Some familiarity with the characters and the recent past sure wouldn’t hurt, but in general the story is easy enough to follow. I will say– and this is no fault of Matt Fraction’s– Marvel: I need some Hulk rules. Is he smart or dumb? Is he angry or just big and green? Once, it was “he turns green when he gets mad” or “he turns grey and mean when the sun goes down.” You could explain it to your kid sister in a sentence. It’s been years since I was able to tell anyone what on earth is going on with The Hulk, from when he changes to how he changes to how he thinks. Turning a character that simple into that much of a muddle is a minor miracle. He’s all over the place. At one point in this book, he utters the line, “Smash it. Kill it. Nothing else would be prudent.” What the hell am I supposed to do with that?

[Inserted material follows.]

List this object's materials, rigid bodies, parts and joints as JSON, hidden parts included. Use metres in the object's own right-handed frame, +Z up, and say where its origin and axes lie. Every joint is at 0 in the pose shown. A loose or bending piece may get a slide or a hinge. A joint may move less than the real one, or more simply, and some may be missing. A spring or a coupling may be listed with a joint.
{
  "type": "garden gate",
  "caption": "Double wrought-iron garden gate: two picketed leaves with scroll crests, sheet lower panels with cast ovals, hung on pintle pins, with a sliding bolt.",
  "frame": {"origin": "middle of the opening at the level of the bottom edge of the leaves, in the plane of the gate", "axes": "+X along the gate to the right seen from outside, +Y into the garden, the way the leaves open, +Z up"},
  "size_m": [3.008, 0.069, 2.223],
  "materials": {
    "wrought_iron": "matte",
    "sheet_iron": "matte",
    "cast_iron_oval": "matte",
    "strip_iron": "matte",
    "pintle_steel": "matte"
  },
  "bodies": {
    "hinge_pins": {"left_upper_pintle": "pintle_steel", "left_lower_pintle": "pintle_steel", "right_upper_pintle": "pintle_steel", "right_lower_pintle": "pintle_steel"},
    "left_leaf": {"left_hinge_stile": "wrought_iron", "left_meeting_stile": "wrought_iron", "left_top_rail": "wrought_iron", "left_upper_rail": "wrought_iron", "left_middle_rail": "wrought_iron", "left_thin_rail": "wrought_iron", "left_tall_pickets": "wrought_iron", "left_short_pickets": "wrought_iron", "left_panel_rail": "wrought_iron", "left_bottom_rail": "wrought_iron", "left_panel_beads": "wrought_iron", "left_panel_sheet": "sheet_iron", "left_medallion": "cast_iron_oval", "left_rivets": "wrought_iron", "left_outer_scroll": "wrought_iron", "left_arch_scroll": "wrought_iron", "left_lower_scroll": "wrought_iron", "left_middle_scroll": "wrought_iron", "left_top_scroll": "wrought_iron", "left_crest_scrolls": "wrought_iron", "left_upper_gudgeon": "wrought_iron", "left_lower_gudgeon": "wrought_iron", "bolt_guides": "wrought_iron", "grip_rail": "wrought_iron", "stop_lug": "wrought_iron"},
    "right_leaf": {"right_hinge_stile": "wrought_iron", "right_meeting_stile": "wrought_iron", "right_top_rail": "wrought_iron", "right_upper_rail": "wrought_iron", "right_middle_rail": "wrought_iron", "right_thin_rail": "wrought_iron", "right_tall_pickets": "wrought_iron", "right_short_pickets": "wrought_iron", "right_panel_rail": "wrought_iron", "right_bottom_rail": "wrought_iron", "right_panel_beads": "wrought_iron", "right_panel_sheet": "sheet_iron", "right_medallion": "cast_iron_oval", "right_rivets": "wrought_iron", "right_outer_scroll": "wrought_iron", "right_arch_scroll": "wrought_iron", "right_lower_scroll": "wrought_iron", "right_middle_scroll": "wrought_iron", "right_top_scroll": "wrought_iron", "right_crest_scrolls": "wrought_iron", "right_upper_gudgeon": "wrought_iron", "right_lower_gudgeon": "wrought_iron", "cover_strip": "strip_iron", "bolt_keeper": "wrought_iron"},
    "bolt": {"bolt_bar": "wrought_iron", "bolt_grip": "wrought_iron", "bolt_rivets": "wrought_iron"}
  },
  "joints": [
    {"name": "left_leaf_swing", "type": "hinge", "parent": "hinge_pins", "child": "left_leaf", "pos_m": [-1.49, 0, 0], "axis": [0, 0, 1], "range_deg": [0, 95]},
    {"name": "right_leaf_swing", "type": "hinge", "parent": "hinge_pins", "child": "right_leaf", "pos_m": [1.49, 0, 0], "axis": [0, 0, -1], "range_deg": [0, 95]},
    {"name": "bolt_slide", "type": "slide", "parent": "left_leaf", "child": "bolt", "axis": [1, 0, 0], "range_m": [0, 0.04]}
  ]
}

As for the art, the Dodsons are a glorious team that continues to shine within these pages. I could be long-winded about it, but simply: I can’t remember the last time I saw Dodson art I didn’t like. Have you seen the Dodsons? Did you like what they were doing? Well, they’re doing it again over here.
I will say, where The Defenders themselves are concerned, a more drably colored bunch you will not find outside the X-Force locker room. I’m not even sure it’s the colorist’s fault; practically everyone on the team is a winter. This is yet another instance where comics creators had a million-color palette and all the suspension of disbelief available, and somebody said, “I think everyone should be wearing black, white, and grey.” Also, whoever decided to dress Strange in the exact shade of dull maroon as She-Hulk’s skin may need to be at least gently shaken.
The Defenders, in other words, is not a perfect book, but its imperfections are at worst in the “kinks that will work out” category, and at best reflect the haphazard nature of the team itself. If you are a fan of character-oriented storytelling and/or the Dodsons, give this one a look.